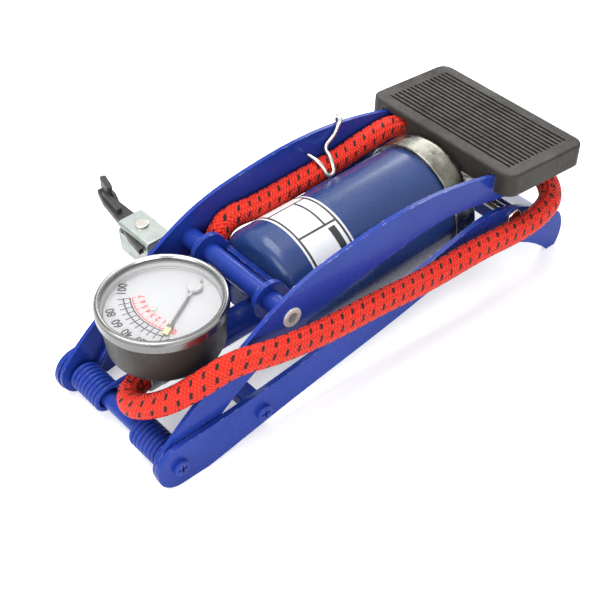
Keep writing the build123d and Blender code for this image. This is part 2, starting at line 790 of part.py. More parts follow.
def gauge_needle():
    """Pointer, hub and arbor, pointing along -Y before it is turned to zero."""
    low = dial_top_z + needle_lift
    mid = low + needle_thickness / 2
    blade = Pos(0, -needle_length / 2, mid) * Box(needle_width, needle_length, needle_thickness)
    tail = Pos(0, 3.0, mid) * Box(needle_width * 1.6, 6.0, needle_thickness)
    hub = Pos(0, 0, low + 0.6) * Cylinder(needle_hub_radius, 1.2)
    hub = fillet(hub.faces().sort_by(Axis.Z)[-1].edges(), 0.4)
    flag = Pos(0, -needle_length + 3.0, mid) * Box(2.6, 6.0, needle_thickness)
    arbor_length = low - dial_bottom_z + 1.6
    arbor = Pos(0, 0, low - arbor_length / 2) * Cylinder(arbor_radius, arbor_length)
    needle = blade + tail + hub + flag + arbor
    return on_gauge(Pos(0, needle_pivot_offset, 0) * (Rot(0, 0, needle_rest_angle) * needle))


# ----------------------------------------------------------------------------------------
# Piston
# ----------------------------------------------------------------------------------------
def piston_rod():
    """Rod with a forged eye whose large hole rides over the rear pin."""
    eye_radius = rear_pin_radius + eye_clearance + eye_wall
    rod_rear = rear_pin_yz[0] - eye_radius + 1.5
    rod = axial_disc(piston_rod_radius, piston_front - 3.5, rod_rear, barrel_axis_z)
    eye = across_disc(rear_pin_yz, eye_radius, -eye_width / 2, eye_width / 2)
    hole = across_disc(rear_pin_yz, rear_pin_radius + eye_clearance, -eye_width, eye_width)
    return rod + eye - hole


def piston_cup():
    """Rubber cup whose lip seals on the barrel wall."""
    outer = barrel_radius - barrel_wall - 0.08
    cup = axial_disc(outer, piston_front, piston_front + piston_length, barrel_axis_z)
    hollow = axial_disc(outer - 2.2, piston_front - 1, piston_front + piston_length - 3, barrel_axis_z)
    bore = axial_disc(piston_rod_radius, piston_front - 1, piston_front + 20, barrel_axis_z)
    return cup - hollow - bore


def piston_plates():
    floor = piston_front + piston_length
    rear = axial_disc(piston_plate_radius, floor, floor + piston_plate, barrel_axis_z)
    front = axial_disc(piston_plate_radius, floor - 3 - piston_plate, floor - 3, barrel_axis_z)
    bore = axial_disc(piston_rod_radius, piston_front - 5, piston_front + 20, barrel_axis_z)
    return Compound(children=[rear - bore, front - bore])


def hex_nut(y_start):
    nut = extrude(axial_plane(y_start, barrel_axis_z) * RegularPolygon(piston_nut_radius, 6), piston_nut_height)
    return nut - axial_disc(piston_rod_radius, y_start - 1, y_start + piston_nut_height + 1, barrel_axis_z)


def piston_nuts():
    floor = piston_front + piston_length
    front = hex_nut(floor - 3 - piston_plate - piston_nut_height)
    return Compound(children=[front, hex_nut(floor + piston_plate)])


def pin_washers():
    washer = across_disc(rear_pin_yz, 8.6, eye_width / 2 + 0.4, eye_width / 2 + 1.6)
    washer -= across_disc(rear_pin_yz, rear_pin_radius, 0, 20)
    return Compound(children=[washer, other_side(washer)])


# ----------------------------------------------------------------------------------------
# Hose
# ----------------------------------------------------------------------------------------
# Corner points of the centre line: (x, y from the hinge line, z)
lead_points = [
    (0.0, tee_front, tee_z),
    (0.0, 5.0, tee_z),
    (11.5, -4.5, 27.5),
    (27.0, 3.5, 35.5),
    (36.2, 17.5, 45.6),
    (41.0, 31.0, 52.2),
    (45.6, 49.0, 49.5),
    (45.8, 63.0, 47.05),
]
hose_points = [
    lead_points[-1],
    (46.0, 77.0, 44.6),
    (46.0, 105.0, 42.3),
    (46.2, 135.0, 38.2),
    (46.8, 167.0, 38.2),
    (47.0, 192.0, 34.8),
    (46.6, 208.0, 35.2),
    (43.0, 222.0, 37.2),
    (31.0, 227.5, 42.0),
    (8.0, 226.5, 44.5),
    (-13.0, 219.5, 46.0),
    (-25.3, 204.0, 50.5),
    (-28.7, 184.5, 60.5),
    (-28.7, 166.0, 59.4),
    (-28.7, 146.0, 56.6),
    (-28.6, 120.0, 56.2),
    (-28.7, 97.0, 55.5),
    (-28.8, 84.5, 57.6),
    (-28.9, 76.8, 53.6),
    (-28.9, 68.7, 36.1),
    (-38.0, chuck_end[1], chuck_end[2]),
    chuck_end,
]


def bend_radii(points):
    """One radius per corner: as large as the two runs that meet there allow."""
    radii = []
    for before, corner, after in zip(points, points[1:], points[2:]):
        first = Vector(*corner) - Vector(*before)
        second = Vector(*after) - Vector(*corner)
        half_turn = math.radians(first.get_angle(second)) / 2
        radii.append(0.45 * min(first.length, second.length) / math.tan(half_turn))
    return radii


def routed(points, radius):
    """Round bar swept along a filleted line through the corner points."""
    placed = [(x, hinge_y + y, z) for x, y, z in points]
    radii = bend_radii(placed)
    line = FilletPolyline(*placed, radius=radii)
    bar = sweep(Plane(line @ 0, z_dir=line % 0) * Circle(radius), path=line)
    return bar, line, radii


keeper_points = [
    (-37.9, 156.5, 66.0),
    (-37.9, 155.5, 75.2),
    (-33.1, 155.0, 75.4),
    (-33.1, 150.0, 68.0),
    (-32.6, 143.0, 64.6),
    (-25.5, 141.5, 63.6),
    (-21.6, 140.0, 57.4),
    (-21.6, 136.0, 57.4),
    (-25.5, 135.0, 63.6),
    (-33.1, 134.0, 64.8),
]


# ----------------------------------------------------------------------------------------
# Chuck, drawn with x out from the hose end, y across and z up, then turned to face -X
# ----------------------------------------------------------------------------------------
def on_chuck(shape):
    x, y, z = chuck_end
    return Pos(x, hinge_y + y, z) * (Rot(0, 0, 180) * shape)


def along(radius, start, end):
    """Round bar along the chuck's axis."""
    return Pos((start + end) / 2, 0, 0) * (Rot(0, 90, 0) * Cylinder(radius, end - start))


chuck_mouth = chuck_neck_length + chuck_body_length
chuck_pin_x = chuck_mouth - chuck_pin_from_mouth
chuck_seal_start = chuck_mouth - chuck_bore_depth - chuck_seal_thickness
slot_top = chuck_top - chuck_cheek
slot_bottom = slot_top - chuck_lever_thickness - 2 * chuck_slot_play


def chuck_body():
    height = chuck_top + chuck_bottom
    block = Box(chuck_body_length, 2 * chuck_half_width, height)
    block = fillet(block.edges().filter_by(Axis.X), chuck_corner_radius)
    block = fillet(block.edges().filter_by(Axis.Z), 1.0)
    centre_x = chuck_neck_length + chuck_body_length / 2
    body = Pos(centre_x, 0, (chuck_top - chuck_bottom) / 2) * block
    body += along(chuck_neck_radius, 0, chuck_neck_length + 1)
    body -= along(chuck_air_radius, -1, chuck_mouth)
    body -= along(chuck_bore_radius, chuck_mouth - chuck_bore_depth, chuck_mouth + 1)
    body -= along(chuck_seal_radius, chuck_seal_start, chuck_seal_start + chuck_seal_thickness)
    slot = Box(chuck_slot_end + 1, 40, slot_top - slot_bottom)
    slot_x = chuck_mouth - chuck_slot_end / 2 + 0.5
    body -= Pos(slot_x, 0, (slot_top + slot_bottom) / 2) * slot
    body -= Pos(chuck_pin_x, 0, slot_top) * Cylinder(chuck_pin_radius, 12)
    return on_chuck(body)


def chuck_seal():
    ring = along(chuck_seal_radius, chuck_seal_start, chuck_seal_start + chuck_seal_thickness)
    return on_chuck(ring - along(chuck_seal_bore, chuck_seal_start - 1, chuck_mouth))


def chuck_pin():
    low = slot_top - 6
    shank = Pos(chuck_pin_x, 0, (low + chuck_top) / 2) * Cylinder(chuck_pin_radius, chuck_top - low)
    head = Pos(chuck_pin_x, 0, chuck_top + chuck_pin_head_height / 2) * Cylinder(chuck_pin_head, chuck_pin_head_height)
    head = fillet(head.faces().sort_by(Axis.Z)[-1].edges(), 0.5)
    return on_chuck(shank + head)


def chuck_lever():
    """Flat cam lever with a deep thumb piece; x and y from the pin."""
    outline = [
        (-12, 10.6),
        (0, 8.8),
        (14, 5.0),
        (30, 2.4),
        (39, -0.5),
        (39, -7.0),
        (30, -5.6),
        (24, -3.4),
        (13, -3.6),
        (4, -5.0),
        (-4.6, -3.6),
        (-5.2, 3.0),
        (-5.0, 7.9),
        (-12, 7.9),
    ]
    with BuildPart() as plate:
        with BuildSketch(Plane.XY.offset(slot_bottom + chuck_slot_play)):
            with BuildLine():
                Polyline(*outline, close=True)
            make_face()
            fillet(vertices(), 0.35)
        extrude(amount=chuck_lever_thickness)
    mid = slot_bottom + chuck_slot_play + chuck_lever_thickness / 2
    low = chuck_bore_radius + chuck_thumb_clearance
    thumb = Pos(34.0, -3.2, low + chuck_thumb_height / 2) * (Rot(0, 0, -14) * Box(10.5, 3.2, chuck_thumb_height))
    thumb = fillet(thumb.edges().filter_by(Axis.Z), 1.2)
    web = Pos(24.0, 0.6, low + chuck_web_height / 2) * (Rot(0, 0, -8) * Box(16, 2.4, chuck_web_height))
    lever = plate.part + thumb + web
    lever -= Pos(0, 0, mid) * Cylinder(chuck_pin_radius + running_clearance, 20)
    return on_chuck(Pos(chuck_pin_x, 0, 0) * lever)


# ----------------------------------------------------------------------------------------
# Write every part
# ----------------------------------------------------------------------------------------
def report_route(name, bar, line, radii):
    shown = ", ".join(str(round(r, 1)) for r in radii)
    expected = math.pi * hose_radius**2 * line.length
    print(name, "length", round(line.length, 1), "bend radii", shown)
    print(name, "volume over section times length", round(bar.volume / expected, 4))


def main():
    os.makedirs("parts", exist_ok=True)
    rail = right_rail()
    export(rail, "base_rail_right")
    export(other_side(rail), "base_rail_left")
    export(rear_cross_plate(), "rear_cross_plate")
    export(front_cross_bar(), "front_cross_bar")
    export(hinge_rod(), "hinge_rod")
    screw = pan_screw((0, hinge_z), hinge_screw_radius, hinge_screw_depth)
    export(Compound(children=[screw, other_side(screw)]), "hinge_screws")
    screw = pan_screw(front_bar_yz, bar_screw_radius, bar_screw_depth)
    export(Compound(children=[screw, other_side(screw)]), "front_bar_screws")
    export(rear_pin(), "rear_pin")
    export(pin_washers(), "rear_pin_washers")
    spring = torsion_spring()
    export(spring, "torsion_spring_right")
    export(other_side(spring), "torsion_spring_left")
    arm = right_arm()
    export(arm, "lever_arm_right")
    export(other_side(arm), "lever_arm_left")
    export(cross_tube(), "cross_tube")
    rivet = tube_rivet()
    export(Compound(children=[rivet, other_side(rivet)]), "cross_tube_rivets")
    export(pedal_pad(), "pedal_pad")
    export(pedal_bridge(), "pedal_bridge")
    export(pedal_screws(), "pedal_screws")
    export(bridge_rivets(), "pedal_bridge_rivets")
    export(barrel(), "barrel")
    export(end_cap(), "end_cap")
    export(guide_bush(), "rod_guide_bush")
    export(cylinder_label(), "cylinder_label")
    export(barrel_bracket(), "barrel_bracket")
    export(outlet_tee(), "outlet_tee")
    export(valve_disc(), "check_valve_disc")
    export(hose_ferrule(), "hose_ferrule")
    export(gauge_case(), "gauge_case")
    export(gauge_bezel(), "gauge_bezel")
    export(gauge_lens(), "gauge_lens")
    export(gauge_dial(), "gauge_dial")
    export(dial_screws(), "gauge_dial_screws")
    export(gauge_stem(), "gauge_stem")
    export(movement_block(), "gauge_movement")
    export(bourdon_tube(), "gauge_bourdon_tube")
    export(gauge_needle(), "gauge_needle")
    export(piston_rod(), "piston_rod")
    export(piston_cup(), "piston_cup")
    export(piston_plates(), "piston_plates")
    export(piston_nuts(), "piston_nuts")
    bar, line, radii = routed(lead_points, hose_radius)
    report_route("hose_lead", bar, line, radii)
    export(bar, "hose_lead")
    bar, line, radii = routed(hose_points, hose_radius)
    report_route("hose", bar, line, radii)
    export(bar, "hose")
    wire, line, radii = routed(keeper_points, keeper_wire_radius)
    export(wire, "hose_keeper")
    export(chuck_body(), "chuck_body")
    export(chuck_seal(), "chuck_seal")
    export(chuck_pin(), "chuck_pin")
    export(chuck_lever(), "chuck_lever")


main()
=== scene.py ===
# %% [markdown]
# # Dressing a folded foot air pump
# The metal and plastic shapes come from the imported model. This file gives them their paint,
# plating and print, adds the pieces that are soft or thin, and sets up light and camera.
# Lengths are metres; +Y runs from the hinge end to the pedal, +X is the side where the hose
# runs along the rail, +Z is up.

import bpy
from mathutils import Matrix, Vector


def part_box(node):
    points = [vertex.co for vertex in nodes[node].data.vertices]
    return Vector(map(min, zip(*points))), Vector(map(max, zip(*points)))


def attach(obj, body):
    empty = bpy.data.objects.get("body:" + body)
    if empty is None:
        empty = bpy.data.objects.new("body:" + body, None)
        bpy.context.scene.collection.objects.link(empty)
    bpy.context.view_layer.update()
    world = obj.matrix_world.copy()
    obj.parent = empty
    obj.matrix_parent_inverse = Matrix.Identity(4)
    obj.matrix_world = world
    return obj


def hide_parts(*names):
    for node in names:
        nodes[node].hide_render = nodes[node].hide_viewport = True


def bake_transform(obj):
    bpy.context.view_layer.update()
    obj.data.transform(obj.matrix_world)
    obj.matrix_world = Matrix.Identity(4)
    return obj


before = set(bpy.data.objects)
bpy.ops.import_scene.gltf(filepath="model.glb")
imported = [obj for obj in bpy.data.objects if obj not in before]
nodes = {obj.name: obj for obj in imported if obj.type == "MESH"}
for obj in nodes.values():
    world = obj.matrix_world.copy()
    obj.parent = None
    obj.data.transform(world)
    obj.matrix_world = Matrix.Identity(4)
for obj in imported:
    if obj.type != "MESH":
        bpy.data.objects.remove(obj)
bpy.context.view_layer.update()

# %% Shared imports and sizes
import bpy
import bmesh
import math
from mathutils import Matrix, Vector

MM = 0.001
HINGE_Y = -0.113


def at(x, y, z):
    """A place given in millimetres, with y counted from the hinge line."""
    return Vector((x * MM, HINGE_Y + y * MM, z * MM))


print("hinge line at y =", HINGE_Y)

# %% [markdown]
# ## The camera
# A long lens from the front right, looking down at a little over forty degrees. It is built
# from its compass angle, height angle and a slight roll, so each of the three can be changed
# alone. A look-at constraint would work too, but would hide the roll.

# %% Camera
AZIMUTH = math.radians(51.16)
ELEVATION = math.radians(42.71)
ROLL = math.radians(-2.34)
DISTANCE = 0.6017
AIM = at(13.4, 91.6, 26.9)
LENS_LENGTH = 78.5
SENSOR_WIDTH = 36

towards_camera = Vector(
    (
        math.sin(AZIMUTH) * math.cos(ELEVATION),
        -math.cos(AZIMUTH) * math.cos(ELEVATION),
        math.sin(ELEVATION),
    )
)
level_right = Vector((math.cos(AZIMUTH), math.sin(AZIMUTH), 0))
level_up = towards_camera.cross(level_right)
right = level_right * math.cos(ROLL) + level_up * math.sin(ROLL)
up = level_up * math.cos(ROLL) - level_right * math.sin(ROLL)
turn = Matrix((right, up, towards_camera)).transposed().to_4x4()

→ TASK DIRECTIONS
Exactly the lines from the line with "bar, line, radii = routed(lead_points, hose_radius)" to the line with "before = set(bpy.data.objects)", both included, are to be extracted, and no others.

→ ANSWER TO THE PROBLEM
    bar, line, radii = routed(lead_points, hose_radius)
    report_route("hose_lead", bar, line, radii)
    export(bar, "hose_lead")
    bar, line, radii = routed(hose_points, hose_radius)
    report_route("hose", bar, line, radii)
    export(bar, "hose")
    wire, line, radii = routed(keeper_points, keeper_wire_radius)
    export(wire, "hose_keeper")
    export(chuck_body(), "chuck_body")
    export(chuck_seal(), "chuck_seal")
    export(chuck_pin(), "chuck_pin")
    export(chuck_lever(), "chuck_lever")


main()
=== scene.py ===
# %% [markdown]
# # Dressing a folded foot air pump
# The metal and plastic shapes come from the imported model. This file gives them their paint,
# plating and print, adds the pieces that are soft or thin, and sets up light and camera.
# Lengths are metres; +Y runs from the hinge end to the pedal, +X is the side where the hose
# runs along the rail, +Z is up.

import bpy
from mathutils import Matrix, Vector


def part_box(node):
    points = [vertex.co for vertex in nodes[node].data.vertices]
    return Vector(map(min, zip(*points))), Vector(map(max, zip(*points)))


def attach(obj, body):
    empty = bpy.data.objects.get("body:" + body)
    if empty is None:
        empty = bpy.data.objects.new("body:" + body, None)
        bpy.context.scene.collection.objects.link(empty)
    bpy.context.view_layer.update()
    world = obj.matrix_world.copy()
    obj.parent = empty
    obj.matrix_parent_inverse = Matrix.Identity(4)
    obj.matrix_world = world
    return obj


def hide_parts(*names):
    for node in names:
        nodes[node].hide_render = nodes[node].hide_viewport = True


def bake_transform(obj):
    bpy.context.view_layer.update()
    obj.data.transform(obj.matrix_world)
    obj.matrix_world = Matrix.Identity(4)
    return obj


before = set(bpy.data.objects)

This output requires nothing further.